Impact: You rapidly visualise how the mascot might look as a plush toy in context, with minimal design time, enabling faster decision-making and creative iteration.
Pros and Cons
Pros
- Allows image input instead of only text, which gives a more intuitive starting point.
- Rapid exploration of visual ideas — useful for brainstorming and concept development.
- Built by Google with the latest Imagen 3 base model, which suggests strong underlying image-generation capability.
- Preset workflows (subject + scene + style) help simplify the process for non-designers.
Cons
- Experimental: features, availability, and performance may be limited, or change at any time.
- It is designed for exploration, not pixel-perfect production editing; the output may need further refinement.
- Because image input is used, results may differ from expectations (style, subject fidelity) and you may need iteration.
- For enterprise-scale production workflows (brand asset management, strict style guidelines) you may need extra tools and controls outside what Whisk offers.

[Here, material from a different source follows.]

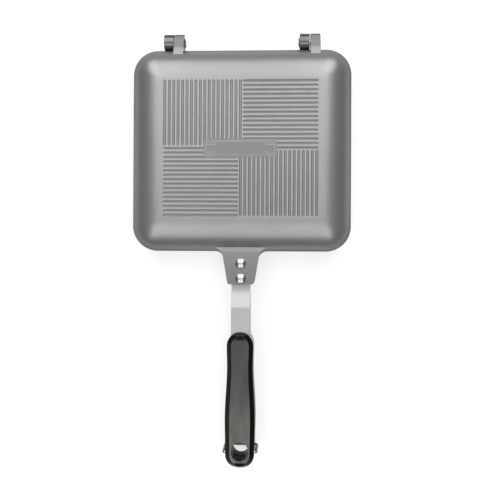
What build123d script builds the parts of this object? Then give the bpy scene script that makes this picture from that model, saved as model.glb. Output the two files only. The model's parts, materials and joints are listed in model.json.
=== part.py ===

Integration & Compatibility
- Being part of Google Labs, Whisk likely integrates simply via web browser access; no heavy installation required.
- You can export generated images and bring them into design tools (Photoshop, Illustrator) or social media workflows.
- If you already use Google ecosystem (G Suite, Google Drive) the workflow may be smoother for uploading/reference images and storing outputs.
- For more advanced production, you’ll likely need to combine Whisk with other tools (for refinement, layout, vectorization) rather than rely exclusively on it.
Support and Resources
- Google Labs blog post introduces Whisk and gives overview of how it works.
- Tutorials by third-party sites (e.g., Future AI Lab) show how to use image prompts and features.
- Since it is experimental, support may be limited compared to mature products; community forums and feedback channels may be the best source of learning.